Our AQIP rule has been that institutions must address in depth at least 1/3 of the TOTAL P, R, and I items in each Category; the 1/3 is not applied separately to P, to R, and to I items. This means that an institution could address more of the P items in a particular category, and in doing so NOT respond in depth to any of the R or I items in that Category. If a category contains nine P, four R, and two I items, the total is 15, so an institution must address at least five of these 15 in depth.
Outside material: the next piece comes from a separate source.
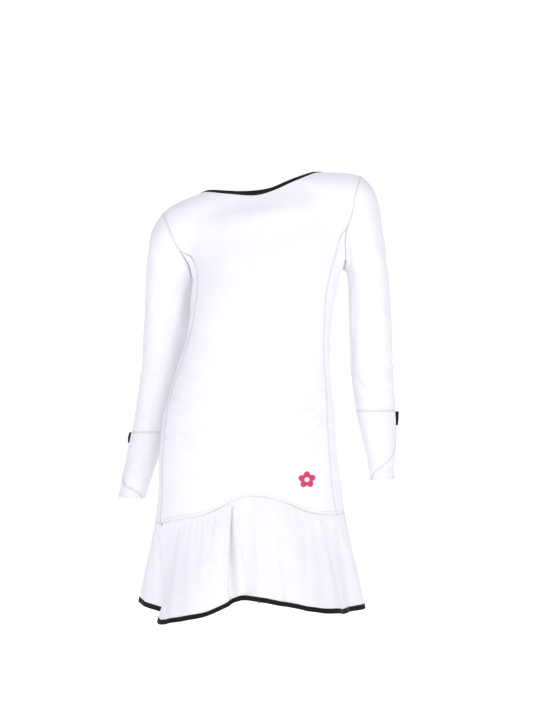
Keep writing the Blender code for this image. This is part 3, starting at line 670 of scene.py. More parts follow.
class Graph:
    """A material's node tree, with short calls that add nodes and join them."""

    def __init__(self, name: str) -> None:
        """Starts a material with one Principled shader.

        Args:
            name: The material's name.
        """
        self.material = bpy.data.materials.new(name)
        self.material.use_nodes = True
        self.tree = self.material.node_tree
        self.shader = self.tree.nodes["Principled BSDF"]

    @staticmethod
    def fill(node: bpy.types.Node, name: str, value: object) -> None:
        """Sets one input of a node.

        Args:
            node: The node.
            name: The input's name in small letters, with _ for each space.
            value: What the input is set to.
        """
        wanted = name.replace("_", " ")
        socket = next(s for s in node.inputs if s.name.lower() == wanted)
        socket.default_value = value

    def add(self, kind: str, **values: object) -> bpy.types.Node:
        """Adds a node.

        Args:
            kind: The node's type.
            values: What its settings or, where it has none of that name, its inputs are set to.

        Returns:
            The node.
        """
        node = self.tree.nodes.new(kind)
        for name, value in values.items():
            if hasattr(node, name):
                setattr(node, name, value)
            else:
                self.fill(node, name, value)
        return node

    def join(self, source: bpy.types.NodeSocket, target: bpy.types.NodeSocket) -> None:
        """Joins an output to an input."""
        self.tree.links.new(source, target)

    def set(self, **values: object) -> None:
        """Sets the shader's own sockets."""
        for name, value in values.items():
            self.fill(self.shader, name, value)

    def grain(self) -> bpy.types.NodeSocket:
        """The piece's own UV map, which follows the cloth."""
        return self.add("ShaderNodeUVMap", uv_map="grain").outputs["UV"]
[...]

Those five might all be P items, or the six might come from a combination of P & R, R & I, P & I, or P & R & I items.

 

For the 2000 version of the Categories, the only caveat to this general principle holds that an institution that addresses NO results items in depth in a particular category MUST respond in depth to the last of the process items, the one that asks "what measures will you use to evaluate the effectiveness of the processes in this category." In the 2008 version of the Categories, this P item has been moved and has become an R item, so the caveat to the rule for the 2008 version is “Every institution must answer at least one P, R, and I item in depth in every category.”

 

The reason for allowing all this choice is straightforward and practical: if an institution is still focused in a particular category on the development and deployment of well-design, robust processes, that institution may not have yet developed much in the way of results data, and may not yet have anything that could be called an improvement cycle. Therefore, AQIP didn't want to REQUIRE a discussion of results and improvement from institutions that had no results or improvement yet; it seemed more reasonable to say "if process design is where you're focused now, tell us all about how you're designing processes. But remember that in the future -- in your next Systems Portfolio -- we expect you to have developed past this current point, and by then you should be ready to talk about results, in some areas at a minimum."

 

How Appraisal Teams can provide feedback on items not addressed "in depth"

 

AQIP asks each institution to put every P, R, and I number into its Systems Portfolio, and to indicate with “Not yet operative” or “No activity in this area yet” (or the like) those items where it cannot comment in depth on its accomplishments. But even if an institution has nothing of substance to say on a particular item (or group of items, like "results"), it is often reasonable for an Appraisal Team to give it feedback on those unaddressed items, saying (at the least) "This is an opportunity for future improvement." It would be even more helpful for the team to give more specific feedback on "items not addressed in depth" when the team believes that stimulating the institution into action would be highly beneficial, e.g.. "We see an Outstanding Opportunity (OO) here to measure and track the effectiveness of your faculty recruiting [or “developmental education” or “staff development” or “renovation and maintenance” or any other] system. Not doing so leaves you vulnerable to expending major scarce resources -- people, space, money, equipment -- on a process that may or may not be effectively delivering the outcomes you want. The difficulty and stress of quickly agreeing on a simple set of effectiveness measures will be more than compensated for by the management information that a useful indicator of this process' performance will give you. To be sincere about continuous improvement requires that you plan, do, CHECK, and act -- at present, your unwillingness or inability to CHECK performance critically handicaps your ability to take quality and improvement seriously."

 

A Systems Appraisal team can also make an institution’s failure to deal with the measurement of performance results a strategic issue, and (if it's widespread enough) an accreditation issue (Criterion 2, Core Component D) as well. Moreover, the team can include in its Category Summary comment for each Category a statement like “You now need to turn your focus to measuring the performance of your key processes in this Category If a team uses all three methods (OO's for specific items not addressed in depth, Category Summary statements, and a discussion of measurement as a Strategic issue), AQIP is confident that the institution will get the team’s message.